It is on that basis that this research crafts the CPC's (customer, product and competitor) three platforms of analysis for reconfigurations and new value innovations in Figure 1 to offer specific three strategic business platforms that businesses can replicate in conjunction with the other strategic management tools to obtain specific results that can enable them identify the specific strategic responses that can be undertaken. The rationale for CPC framework of analysis is latent in its simplicity and ease of use for businesses to gain quick understanding of the implications of the prevailing trends on their customers, products and competitiveness. In other words, the essence for the development and application of CPC's three interactive platforms for new value innovations is motivated by the problem enunciated in the next section.

 

3. PROBLEM INVESTIGATED

Lack of clearly designated strategic business platforms for new value innovations affects the identification of new gaps and unfilled needs that must be addressed to create new values that leverage a business' competitiveness, continuity and sustainability in the midst of all discontinuities and unpredictabilities.

 

4. RESEARCH OBJECTIVE

This research aims to test and validate how the use of customer-product-competitor analysis (CPC) model in Figure 1 would drive business capabilities' reconfiguration and market repositioning to leverage its market competitiveness, continuity and sustainability in the midst of all protracted discontinuities.

 

5. RESEARCH HYPOTHESIS

The null hypothesis is reflected in Figure 1 that effective customer-product-competitor analysis would leverage capabilities' reconfigurations and market re-positioning to bolster a firm's overall competitiveness and sustainability.

 

6. METHODOLOGY

Confirmatory factor analysis was undertaken to assess whether all the latent constructs and their associated measuring variables are statistically significant to confirm the null hypothesis in Figure 1 that customer-product-competitor analysis aids the reconfiguration of a firm's capabilities and market repositioning (Brown 2006:16; Unkel 2015:3). To accomplish this, confirmatory factor analysis entailed the application of four main steps encompassing model specification, sample size estimation, data collection, calculation of estimates and interpretation.

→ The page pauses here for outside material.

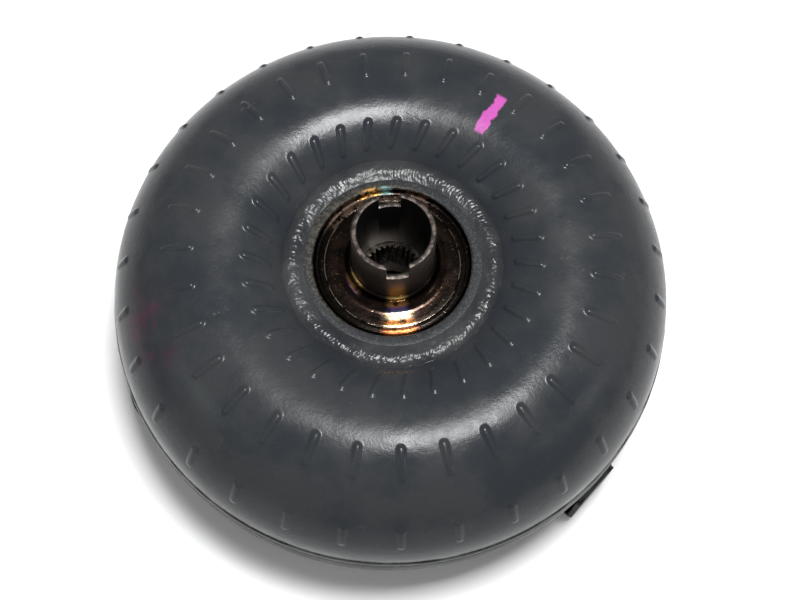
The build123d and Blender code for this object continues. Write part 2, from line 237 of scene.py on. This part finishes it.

With the latent constructs and the associated measuring variables specified in Figure 1, the process of sample size estimation was accomplished basing on the rule of thumb articulated by Hair, Black, Babin and Anderson (2010:94) that a sample size of 50 respondents and above is statistically valid for assessing whether the observed sample covariance matrix matches SEM's estimated covariance matrix. Drawing from such interpretation, this research used a sample size of 141 respondents drawn from a cross section of 20 different businesses constituting of both large and medium size manufacturing businesses in Gauteng and Kwa-Zulu Natal Provinces.

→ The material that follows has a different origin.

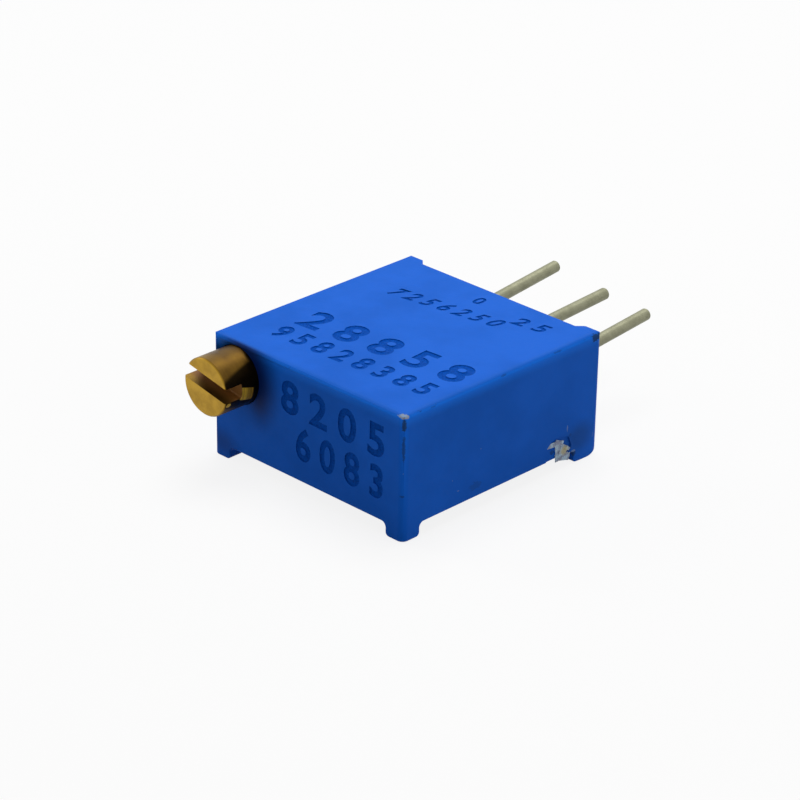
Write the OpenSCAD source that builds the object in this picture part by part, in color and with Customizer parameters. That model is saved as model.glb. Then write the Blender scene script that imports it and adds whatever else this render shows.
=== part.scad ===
// Multi-turn trimmer potentiometer: square style, top adjustment, three pins in line.
// It lies on the four feet of its back. X runs across the pins, Y from the screw to the
// pins and Z up, out of the large face. The origin is under the middle of the whole part,
// at the level that the feet stand on. Sizes along Y are measured from the screw face.

/* [Housing] */
// Width of the housing, across the pins
body_w = 9.53; // [9.4:0.01:10.5]
// Length of the housing from the screw face to the pin face, without its standoffs
body_l = 9.65; // [9.55:0.01:10.5]
// Thickness of the housing without its feet
body_h = 4.3; // [4.2:0.01:4.6]
// Roof over the mechanism
roof_t = 0.45; // [0.4:0.01:0.5]
// Wall in front of the wheel chamber
front_wall = 0.8; // [0.7:0.01:0.9]
// Wall behind the substrate, which the pins pass through
rear_wall = 0.72; // [0.6:0.01:0.8]
// Side walls around the seal
side_wall = 0.6; // [0.5:0.01:0.8]
// Rounding of the upright corners
corner_r = 0.26; // [0.1:0.01:0.4]
// Rounding of the edges of the large face
edge_r = 0.16; // [0.08:0.01:0.25]
// Rounding of the back edge under the pins
heel_r = 0.55; // [0.3:0.01:0.6]

/* [Feet and standoffs] */
// Height of the four feet
foot_h = 0.5; // [0.3:0.01:0.7]
// Width of a foot
foot_w = 0.84; // [0.75:0.01:1.2]
// Length of the two feet under the pins, along the sides
rear_foot_l = 1.3; // [0.8:0.01:1.5]
// Rounding of the inner edges that a foot stands on
toe_r = 0.16; // [0.05:0.01:0.2]
// Hollow rounding between a foot and the back
root_r = 0.2; // [0.05:0.01:0.25]
// How far the board standoffs are proud of the pin face
standoff_h = 0.38; // [0.2:0.01:0.5]
// Width of a board standoff
standoff_w = 0.6; // [0.45:0.01:1]

/* [Adjustment screw] */
// Diameter of the screw head
screw_d = 2.19; // [2.05:0.01:2.22]
// How far the head stands out of the housing
screw_proud = 1.52; // [1:0.01:2]
// Wall between the screw head and the outside of the housing
screw_wall = 0.175; // [0.15:0.005:0.25]
// Length of the head inside the housing
head_depth = 2; // [1.95:0.01:2.1]
// Width of the driver slot
slot_w = 0.56; // [0.4:0.01:0.7]
// Depth of the driver slot
slot_depth = 0.76; // [0.5:0.01:0.9]
// Turn of the slot away from the large face, in degrees
slot_angle = 11; // [0:1:45]
// How far the slot lies off the middle of the head, towards the large face
slot_offset = 0.18; // [0:0.01:0.25]
// Chamfer at the end of the head
head_chamfer = 0.05; // [0.03:0.01:0.2]
// Diameter of the plain shaft under the thread
shaft_d = 1; // [0.9:0.01:1.04]
// Length of the plain journal at the far end
journal_l = 0.9; // [0.7:0.01:0.95]

/* [Seal ring and clip] */
// Cord diameter of the seal ring
ring_cord = 0.38; // [0.3:0.01:0.4]
// Diameter of the bottom of the seal ring's groove
ring_groove_d = 1.42; // [1.3:0.01:1.44]
// Screw face to the near side of the seal ring's groove
ring_place = 0.66; // [0.5:0.01:0.75]
// Thickness of the retaining clip
clip_t = 0.3; // [0.2:0.01:0.32]
// Width of the retaining clip
clip_w = 1.8; // [1.7:0.01:1.84]
// Diameter of the screw's neck that the clip holds
neck_d = 1.24; // [1.1:0.01:1.3]

/* [Worm gear] */
// Number of teeth on the worm wheel
wheel_teeth = 30; // [30:1:30]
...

Data collection was accomplished using a five point Likert-style questionnaire (strongly disagree-1, disagree-2, unsure-3, agree-4 & strongly agree-5) that contained four main sections aligned to the four constructs in Figure 1 that include customer, product and, competitor platforms, and the effects of CPC analysis on capabilities' reconfigurations and market repositioning. A Cronbach alpha's analysis was 0.7 and was interpreted to imply content validity and reliability of the measuring instrument. In the calculation of estimates and interpretation of indices, standardised regression weights (factor loadings) and squared multiple correlation coefficients (r2) were used in conjunction with absolute fit indices, incremental fit indices and parsimony adjusted measures to assess whether the observed sample covariance matrix matches the SEM estimate covariance matrix in Figure 1.

Regarding the results of standardised regression weights (factor loadings) and squared multiple correlation coefficients (r2), The reasoning in the theory of Bollen and Davis (2009:536) was used to assess whether all variables load at + 0.50 with a variance of 30% for squared multiple correlation coefficient (r2) to conclude that the indicators are statistically significant to explain the validity of the model in Figure 1. All these were accompanied by the application of absolute fit indices that included chi-squared (x2) analysis, RMSEA-root mean square error of approximation and GFI-goodness of fitness index.

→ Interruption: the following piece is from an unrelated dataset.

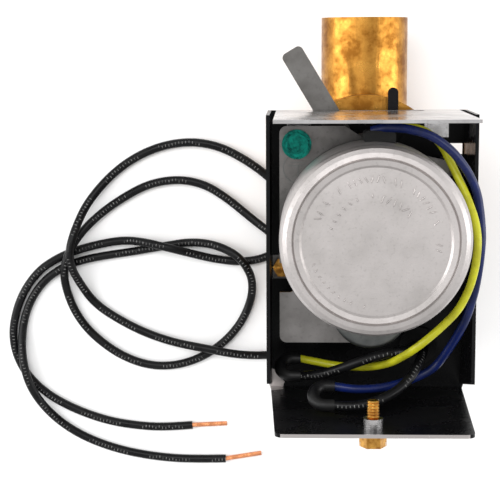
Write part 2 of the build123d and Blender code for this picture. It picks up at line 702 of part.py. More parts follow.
# A disc under the motor, with a lower, closed ear over the far side of the output gear.
with BuildPart() as gear_case:
    with BuildSketch(Plane.XY.offset(PLATE_TOP)):
        with Locations((0, EAR_Y)):
            Circle(EAR_R)
    extrude(amount=EAR_TOP - PLATE_TOP)
    fillet(gear_case.edges().group_by(Axis.Z)[-1], 1.1)
    with BuildSketch(Plane.XY.offset(PLATE_TOP)):
        with Locations(MOTOR):
            Circle(CASE_R)
    extrude(amount=CAN_Z0 - PLATE_TOP)
    with BuildSketch(Plane.XY.offset(CASE_FLOOR)):
        with Locations((0, EAR_Y)):
            Circle(EAR_R - CASE_WALL)
    extrude(amount=EAR_TOP - CASE_WALL - CASE_FLOOR, mode=Mode.SUBTRACT)
    with BuildSketch(Plane.XY.offset(CASE_FLOOR)):
        with Locations(MOTOR):
            Circle(CASE_R - CASE_WALL)
    extrude(amount=CAN_Z0 - CASE_FLOOR, mode=Mode.SUBTRACT)
    with BuildSketch(Plane.XY.offset(CASE_FLOOR)):
        with Locations(*CASE_SCREWS):
            Circle(2.6)
    extrude(amount=3)
    with BuildSketch(Plane.XY.offset(PLATE_TOP)):
        with Locations(*CASE_SCREWS):
            Circle(CASE_SCREW_R)
    extrude(amount=3, mode=Mode.SUBTRACT)
    with BuildSketch(Plane.XY.offset(PLATE_TOP)):
        with Locations(OUTPUT):
            Circle(1.5 + RUN_GAP)
    extrude(amount=3, mode=Mode.SUBTRACT)
    with BuildSketch(Plane.XY.offset(CASE_FLOOR - 0.8)):
        with Locations(FIRST, SECOND):
            Circle(SPINDLE_R)
    extrude(amount=1, mode=Mode.SUBTRACT)
finish(gear_case.part, "gear_case")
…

For chi-squared (x2) analysis, Hair et al.'s (2010:94) reasoning that the observed sample covariance matrix does not match the SEM estimated covariance matrix if chi-squared (x2) p-value < 0.05 as contrasted to when chi-squared (x2) p-value > .05 was used in the analysis of the overall fitness of the model.

Whereas the interpretation of the results of RMSEA was based on Bollen and Davis' (2009:536) argument that a model perfectly reproduces the observed sample data if RMSEA < 0.08 with PCIose> 0.05), the level of acceptance for goodness of fitness index was GFI > 0.90. The incremental fit indices that were used included AGFI-adjusted goodness of fitness index, CFI-comparative fit index, TLI- Tucker Lewis index, NFI - normed fit index, and RMR-root mean residual. Using Hair et al.'s (2010:94) interpretation, AGFI, CFI, TLI and NFI falling in the range of 0 and 1 indicated good model fitness just as RMR that falls between - 4.0 and +4.0. The application of parsimonious adjusted measures entailed the evaluation of whether CMIN (chi-squared (x2) / df- (degree of freedom) had a score of CMIN/df< 3. The details of the findings are as presented and discussed in the next sections.

 

7. FINDINGS

To assess whether CFA findings confirmed the null hypothesis in Figure 1 that basing business analysis on customer-product-competitor analysis aids the reconfiguration of a firm's capabilities and market repositioning to improve a business' continuity and sustainability, the results of confirmatory factor analysis were presented and discussed according to two subheadings encompassing:

standardised regression weights (factor loadings) and squared multiple correlation coefficients (r2);

absolute fit indices, incremental fit indices and parsimonious adjusted measures. The details are evaluated as follows.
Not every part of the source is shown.